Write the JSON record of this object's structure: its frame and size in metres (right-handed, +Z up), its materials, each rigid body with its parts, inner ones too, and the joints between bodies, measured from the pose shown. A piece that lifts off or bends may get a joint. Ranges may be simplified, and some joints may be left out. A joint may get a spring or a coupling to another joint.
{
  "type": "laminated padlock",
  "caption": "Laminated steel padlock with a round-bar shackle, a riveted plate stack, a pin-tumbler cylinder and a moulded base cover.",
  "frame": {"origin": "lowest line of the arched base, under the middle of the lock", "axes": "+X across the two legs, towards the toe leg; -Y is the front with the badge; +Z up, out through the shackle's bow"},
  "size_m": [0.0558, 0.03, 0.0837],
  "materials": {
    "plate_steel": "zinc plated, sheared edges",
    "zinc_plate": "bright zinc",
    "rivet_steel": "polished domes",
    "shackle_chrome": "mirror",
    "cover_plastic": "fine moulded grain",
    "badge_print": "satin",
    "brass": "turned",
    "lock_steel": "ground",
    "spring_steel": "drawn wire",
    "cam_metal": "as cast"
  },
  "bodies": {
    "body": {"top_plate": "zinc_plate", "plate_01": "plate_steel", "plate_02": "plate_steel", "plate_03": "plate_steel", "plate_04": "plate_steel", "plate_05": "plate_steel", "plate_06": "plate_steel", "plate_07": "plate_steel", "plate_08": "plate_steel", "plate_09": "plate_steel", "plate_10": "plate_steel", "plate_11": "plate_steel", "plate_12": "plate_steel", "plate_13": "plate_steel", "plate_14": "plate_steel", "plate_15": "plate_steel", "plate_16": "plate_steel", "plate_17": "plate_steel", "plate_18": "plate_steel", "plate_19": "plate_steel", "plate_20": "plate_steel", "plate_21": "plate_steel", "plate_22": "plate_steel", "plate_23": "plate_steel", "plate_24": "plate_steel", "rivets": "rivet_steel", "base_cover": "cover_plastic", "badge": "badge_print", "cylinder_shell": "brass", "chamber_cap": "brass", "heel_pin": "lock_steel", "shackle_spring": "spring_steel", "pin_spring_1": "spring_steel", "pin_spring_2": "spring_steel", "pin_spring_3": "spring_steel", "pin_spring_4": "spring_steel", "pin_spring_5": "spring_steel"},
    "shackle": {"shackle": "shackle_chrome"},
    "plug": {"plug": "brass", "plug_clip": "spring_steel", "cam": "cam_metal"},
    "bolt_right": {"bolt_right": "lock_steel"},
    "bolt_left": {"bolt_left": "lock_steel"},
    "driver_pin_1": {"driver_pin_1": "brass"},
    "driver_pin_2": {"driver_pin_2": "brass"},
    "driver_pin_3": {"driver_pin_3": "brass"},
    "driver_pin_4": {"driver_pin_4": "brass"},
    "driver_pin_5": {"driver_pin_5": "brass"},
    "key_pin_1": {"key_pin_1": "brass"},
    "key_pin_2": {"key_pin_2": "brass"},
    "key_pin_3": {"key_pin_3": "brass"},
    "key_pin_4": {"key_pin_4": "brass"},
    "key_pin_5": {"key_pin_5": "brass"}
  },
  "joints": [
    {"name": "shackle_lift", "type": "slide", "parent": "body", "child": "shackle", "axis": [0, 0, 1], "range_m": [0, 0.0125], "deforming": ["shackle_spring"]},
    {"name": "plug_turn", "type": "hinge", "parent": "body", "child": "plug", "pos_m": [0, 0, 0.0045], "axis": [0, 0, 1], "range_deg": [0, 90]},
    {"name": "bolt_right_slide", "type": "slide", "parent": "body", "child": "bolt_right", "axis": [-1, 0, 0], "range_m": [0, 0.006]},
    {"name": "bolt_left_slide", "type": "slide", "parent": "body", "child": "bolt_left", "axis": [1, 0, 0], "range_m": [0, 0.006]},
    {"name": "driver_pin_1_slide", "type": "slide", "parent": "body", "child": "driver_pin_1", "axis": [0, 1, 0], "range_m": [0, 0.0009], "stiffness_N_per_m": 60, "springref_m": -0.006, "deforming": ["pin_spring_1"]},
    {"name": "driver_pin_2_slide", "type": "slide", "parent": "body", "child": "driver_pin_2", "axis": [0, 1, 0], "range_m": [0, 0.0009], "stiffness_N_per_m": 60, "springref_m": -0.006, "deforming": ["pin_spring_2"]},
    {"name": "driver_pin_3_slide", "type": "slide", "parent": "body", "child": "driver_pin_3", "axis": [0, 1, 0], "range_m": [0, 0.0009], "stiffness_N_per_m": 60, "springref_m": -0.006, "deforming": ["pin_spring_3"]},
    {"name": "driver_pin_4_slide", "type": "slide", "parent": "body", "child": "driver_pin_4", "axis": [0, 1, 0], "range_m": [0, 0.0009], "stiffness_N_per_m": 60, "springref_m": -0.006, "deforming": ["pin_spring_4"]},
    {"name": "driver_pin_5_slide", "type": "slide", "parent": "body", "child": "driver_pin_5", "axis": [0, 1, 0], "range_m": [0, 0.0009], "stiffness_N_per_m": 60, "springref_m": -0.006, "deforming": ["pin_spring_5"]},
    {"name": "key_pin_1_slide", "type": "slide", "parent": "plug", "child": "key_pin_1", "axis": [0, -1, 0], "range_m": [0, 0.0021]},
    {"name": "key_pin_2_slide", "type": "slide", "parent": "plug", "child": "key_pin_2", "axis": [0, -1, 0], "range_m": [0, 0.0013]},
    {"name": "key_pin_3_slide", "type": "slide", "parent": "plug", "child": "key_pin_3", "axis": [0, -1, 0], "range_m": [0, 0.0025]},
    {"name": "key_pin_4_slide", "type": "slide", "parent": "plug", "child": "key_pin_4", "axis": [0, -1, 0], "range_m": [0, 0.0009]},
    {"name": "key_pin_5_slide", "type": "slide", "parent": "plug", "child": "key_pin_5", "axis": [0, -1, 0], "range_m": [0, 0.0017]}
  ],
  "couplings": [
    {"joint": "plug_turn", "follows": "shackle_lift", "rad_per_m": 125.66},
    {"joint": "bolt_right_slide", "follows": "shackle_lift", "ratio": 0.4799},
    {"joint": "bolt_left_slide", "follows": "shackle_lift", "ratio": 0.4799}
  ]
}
■ ■ ■ ■ ■
> [WORK TO COMPLETE]:
Copy out each line exactly.

> [SOLUTION FOR THIS EXERCISE]:
Write the JSON record of this object's structure: its frame and size in metres (right-handed, +Z up), its materials, each rigid body with its parts, inner ones too, and the joints between bodies, measured from the pose shown. A piece that lifts off or bends may get a joint. Ranges may be simplified, and some joints may be left out. A joint may get a spring or a coupling to another joint.
{
  "type": "laminated padlock",
  "caption": "Laminated steel padlock with a round-bar shackle, a riveted plate stack, a pin-tumbler cylinder and a moulded base cover.",
  "frame": {"origin": "lowest line of the arched base, under the middle of the lock", "axes": "+X across the two legs, towards the toe leg; -Y is the front with the badge; +Z up, out through the shackle's bow"},
  "size_m": [0.0558, 0.03, 0.0837],
  "materials": {
    "plate_steel": "zinc plated, sheared edges",
    "zinc_plate": "bright zinc",
    "rivet_steel": "polished domes",
    "shackle_chrome": "mirror",
    "cover_plastic": "fine moulded grain",
    "badge_print": "satin",
    "brass": "turned",
    "lock_steel": "ground",
    "spring_steel": "drawn wire",
    "cam_metal": "as cast"
  },
  "bodies": {
    "body": {"top_plate": "zinc_plate", "plate_01": "plate_steel", "plate_02": "plate_steel", "plate_03": "plate_steel", "plate_04": "plate_steel", "plate_05": "plate_steel", "plate_06": "plate_steel", "plate_07": "plate_steel", "plate_08": "plate_steel", "plate_09": "plate_steel", "plate_10": "plate_steel", "plate_11": "plate_steel", "plate_12": "plate_steel", "plate_13": "plate_steel", "plate_14": "plate_steel", "plate_15": "plate_steel", "plate_16": "plate_steel", "plate_17": "plate_steel", "plate_18": "plate_steel", "plate_19": "plate_steel", "plate_20": "plate_steel", "plate_21": "plate_steel", "plate_22": "plate_steel", "plate_23": "plate_steel", "plate_24": "plate_steel", "rivets": "rivet_steel", "base_cover": "cover_plastic", "badge": "badge_print", "cylinder_shell": "brass", "chamber_cap": "brass", "heel_pin": "lock_steel", "shackle_spring": "spring_steel", "pin_spring_1": "spring_steel", "pin_spring_2": "spring_steel", "pin_spring_3": "spring_steel", "pin_spring_4": "spring_steel", "pin_spring_5": "spring_steel"},
    "shackle": {"shackle": "shackle_chrome"},
    "plug": {"plug": "brass", "plug_clip": "spring_steel", "cam": "cam_metal"},
    "bolt_right": {"bolt_right": "lock_steel"},
    "bolt_left": {"bolt_left": "lock_steel"},
    "driver_pin_1": {"driver_pin_1": "brass"},
    "driver_pin_2": {"driver_pin_2": "brass"},
    "driver_pin_3": {"driver_pin_3": "brass"},
    "driver_pin_4": {"driver_pin_4": "brass"},
    "driver_pin_5": {"driver_pin_5": "brass"},
    "key_pin_1": {"key_pin_1": "brass"},
    "key_pin_2": {"key_pin_2": "brass"},
    "key_pin_3": {"key_pin_3": "brass"},
    "key_pin_4": {"key_pin_4": "brass"},
    "key_pin_5": {"key_pin_5": "brass"}
  },
  "joints": [
    {"name": "shackle_lift", "type": "slide", "parent": "body", "child": "shackle", "axis": [0, 0, 1], "range_m": [0, 0.0125], "deforming": ["shackle_spring"]},
    {"name": "plug_turn", "type": "hinge", "parent": "body", "child": "plug", "pos_m": [0, 0, 0.0045], "axis": [0, 0, 1], "range_deg": [0, 90]},
    {"name": "bolt_right_slide", "type": "slide", "parent": "body", "child": "bolt_right", "axis": [-1, 0, 0], "range_m": [0, 0.006]},
    {"name": "bolt_left_slide", "type": "slide", "parent": "body", "child": "bolt_left", "axis": [1, 0, 0], "range_m": [0, 0.006]},
    {"name": "driver_pin_1_slide", "type": "slide", "parent": "body", "child": "driver_pin_1", "axis": [0, 1, 0], "range_m": [0, 0.0009], "stiffness_N_per_m": 60, "springref_m": -0.006, "deforming": ["pin_spring_1"]},
    {"name": "driver_pin_2_slide", "type": "slide", "parent": "body", "child": "driver_pin_2", "axis": [0, 1, 0], "range_m": [0, 0.0009], "stiffness_N_per_m": 60, "springref_m": -0.006, "deforming": ["pin_spring_2"]},
    {"name": "driver_pin_3_slide", "type": "slide", "parent": "body", "child": "driver_pin_3", "axis": [0, 1, 0], "range_m": [0, 0.0009], "stiffness_N_per_m": 60, "springref_m": -0.006, "deforming": ["pin_spring_3"]},
    {"name": "driver_pin_4_slide", "type": "slide", "parent": "body", "child": "driver_pin_4", "axis": [0, 1, 0], "range_m": [0, 0.0009], "stiffness_N_per_m": 60, "springref_m": -0.006, "deforming": ["pin_spring_4"]},
    {"name": "driver_pin_5_slide", "type": "slide", "parent": "body", "child": "driver_pin_5", "axis": [0, 1, 0], "range_m": [0, 0.0009], "stiffness_N_per_m": 60, "springref_m": -0.006, "deforming": ["pin_spring_5"]},
    {"name": "key_pin_1_slide", "type": "slide", "parent": "plug", "child": "key_pin_1", "axis": [0, -1, 0], "range_m": [0, 0.0021]},
    {"name": "key_pin_2_slide", "type": "slide", "parent": "plug", "child": "key_pin_2", "axis": [0, -1, 0], "range_m": [0, 0.0013]},
    {"name": "key_pin_3_slide", "type": "slide", "parent": "plug", "child": "key_pin_3", "axis": [0, -1, 0], "range_m": [0, 0.0025]},
    {"name": "key_pin_4_slide", "type": "slide", "parent": "plug", "child": "key_pin_4", "axis": [0, -1, 0], "range_m": [0, 0.0009]},
    {"name": "key_pin_5_slide", "type": "slide", "parent": "plug", "child": "key_pin_5", "axis": [0, -1, 0], "range_m": [0, 0.0017]}
  ],
  "couplings": [
    {"joint": "plug_turn", "follows": "shackle_lift", "rad_per_m": 125.66},
    {"joint": "bolt_right_slide", "follows": "shackle_lift", "ratio": 0.4799},
    {"joint": "bolt_left_slide", "follows": "shackle_lift", "ratio": 0.4799}
  ]
}